→ Directions for this task: Output an exact reproduction of the data.

→ Data block:
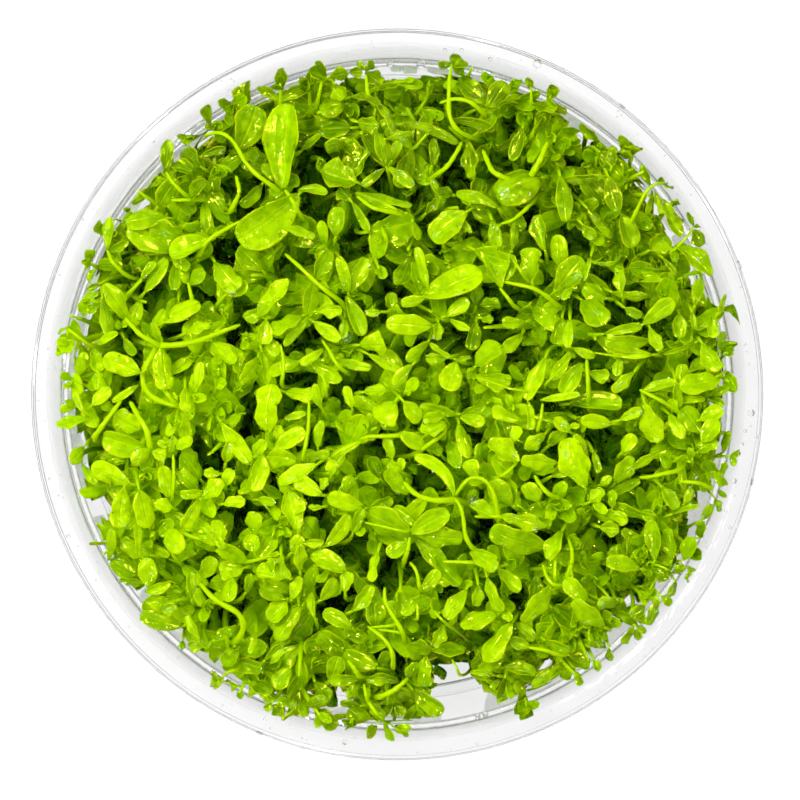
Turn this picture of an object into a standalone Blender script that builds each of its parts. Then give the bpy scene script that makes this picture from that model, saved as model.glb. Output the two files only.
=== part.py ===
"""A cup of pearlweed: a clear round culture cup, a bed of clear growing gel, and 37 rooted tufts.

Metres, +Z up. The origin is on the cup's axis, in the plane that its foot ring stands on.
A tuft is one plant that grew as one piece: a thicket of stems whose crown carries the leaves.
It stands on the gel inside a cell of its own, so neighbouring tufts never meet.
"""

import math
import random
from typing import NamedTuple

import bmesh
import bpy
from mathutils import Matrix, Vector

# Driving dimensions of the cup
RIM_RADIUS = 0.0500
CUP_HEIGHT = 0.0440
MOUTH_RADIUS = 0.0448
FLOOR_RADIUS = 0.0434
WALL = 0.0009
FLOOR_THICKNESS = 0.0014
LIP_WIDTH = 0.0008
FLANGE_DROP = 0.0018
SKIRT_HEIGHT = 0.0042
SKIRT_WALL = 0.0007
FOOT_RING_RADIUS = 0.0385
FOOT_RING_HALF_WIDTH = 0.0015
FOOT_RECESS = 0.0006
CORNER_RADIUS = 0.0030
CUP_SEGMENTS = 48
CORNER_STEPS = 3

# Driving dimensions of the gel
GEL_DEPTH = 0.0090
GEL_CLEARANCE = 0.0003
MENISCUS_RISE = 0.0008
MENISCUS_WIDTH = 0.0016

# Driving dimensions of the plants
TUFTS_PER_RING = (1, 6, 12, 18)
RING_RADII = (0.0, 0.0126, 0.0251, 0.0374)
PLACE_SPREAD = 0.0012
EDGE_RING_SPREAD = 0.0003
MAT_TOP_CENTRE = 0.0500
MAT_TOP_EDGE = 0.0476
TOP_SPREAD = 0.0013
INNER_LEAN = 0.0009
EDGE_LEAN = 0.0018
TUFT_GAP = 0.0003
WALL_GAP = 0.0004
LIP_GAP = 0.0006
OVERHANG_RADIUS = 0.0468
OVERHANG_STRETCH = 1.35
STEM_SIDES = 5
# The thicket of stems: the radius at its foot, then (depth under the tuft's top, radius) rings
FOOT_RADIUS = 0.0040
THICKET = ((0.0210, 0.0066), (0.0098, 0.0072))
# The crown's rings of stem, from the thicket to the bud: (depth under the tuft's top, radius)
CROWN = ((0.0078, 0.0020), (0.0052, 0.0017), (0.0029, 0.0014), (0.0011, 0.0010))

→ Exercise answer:
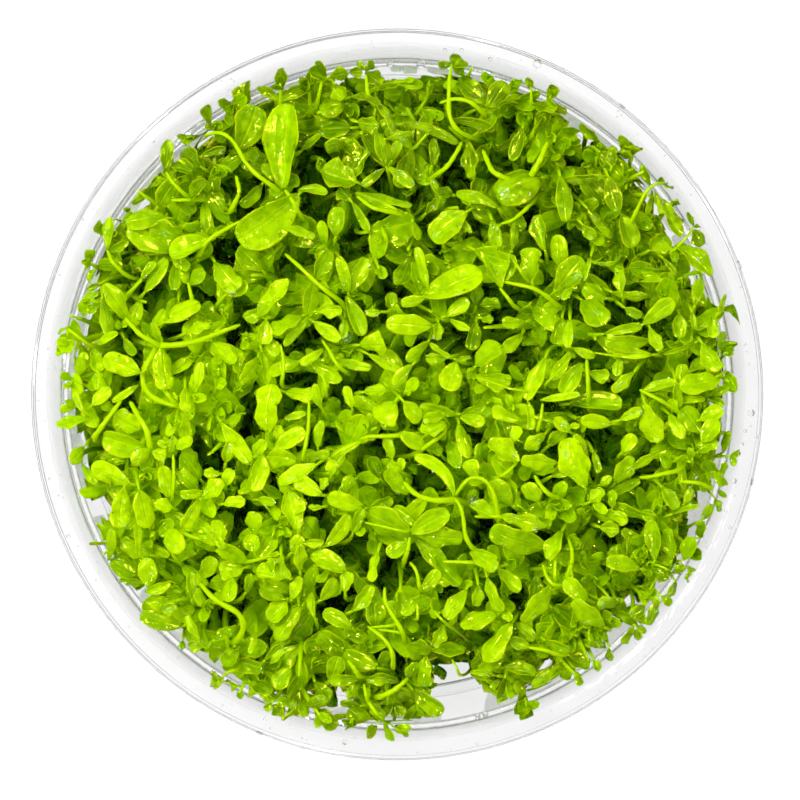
Turn this picture of an object into a standalone Blender script that builds each of its parts. Then give the bpy scene script that makes this picture from that model, saved as model.glb. Output the two files only.
=== part.py ===
"""A cup of pearlweed: a clear round culture cup, a bed of clear growing gel, and 37 rooted tufts.

Metres, +Z up. The origin is on the cup's axis, in the plane that its foot ring stands on.
A tuft is one plant that grew as one piece: a thicket of stems whose crown carries the leaves.
It stands on the gel inside a cell of its own, so neighbouring tufts never meet.
"""

import math
import random
from typing import NamedTuple

import bmesh
import bpy
from mathutils import Matrix, Vector

# Driving dimensions of the cup
RIM_RADIUS = 0.0500
CUP_HEIGHT = 0.0440
MOUTH_RADIUS = 0.0448
FLOOR_RADIUS = 0.0434
WALL = 0.0009
FLOOR_THICKNESS = 0.0014
LIP_WIDTH = 0.0008
FLANGE_DROP = 0.0018
SKIRT_HEIGHT = 0.0042
SKIRT_WALL = 0.0007
FOOT_RING_RADIUS = 0.0385
FOOT_RING_HALF_WIDTH = 0.0015
FOOT_RECESS = 0.0006
CORNER_RADIUS = 0.0030
CUP_SEGMENTS = 48
CORNER_STEPS = 3

# Driving dimensions of the gel
GEL_DEPTH = 0.0090
GEL_CLEARANCE = 0.0003
MENISCUS_RISE = 0.0008
MENISCUS_WIDTH = 0.0016

# Driving dimensions of the plants
TUFTS_PER_RING = (1, 6, 12, 18)
RING_RADII = (0.0, 0.0126, 0.0251, 0.0374)
PLACE_SPREAD = 0.0012
EDGE_RING_SPREAD = 0.0003
MAT_TOP_CENTRE = 0.0500
MAT_TOP_EDGE = 0.0476
TOP_SPREAD = 0.0013
INNER_LEAN = 0.0009
EDGE_LEAN = 0.0018
TUFT_GAP = 0.0003
WALL_GAP = 0.0004
LIP_GAP = 0.0006
OVERHANG_RADIUS = 0.0468
OVERHANG_STRETCH = 1.35
STEM_SIDES = 5
# The thicket of stems: the radius at its foot, then (depth under the tuft's top, radius) rings
FOOT_RADIUS = 0.0040
THICKET = ((0.0210, 0.0066), (0.0098, 0.0072))
# The crown's rings of stem, from the thicket to the bud: (depth under the tuft's top, radius)
CROWN = ((0.0078, 0.0020), (0.0052, 0.0017), (0.0029, 0.0014), (0.0011, 0.0010))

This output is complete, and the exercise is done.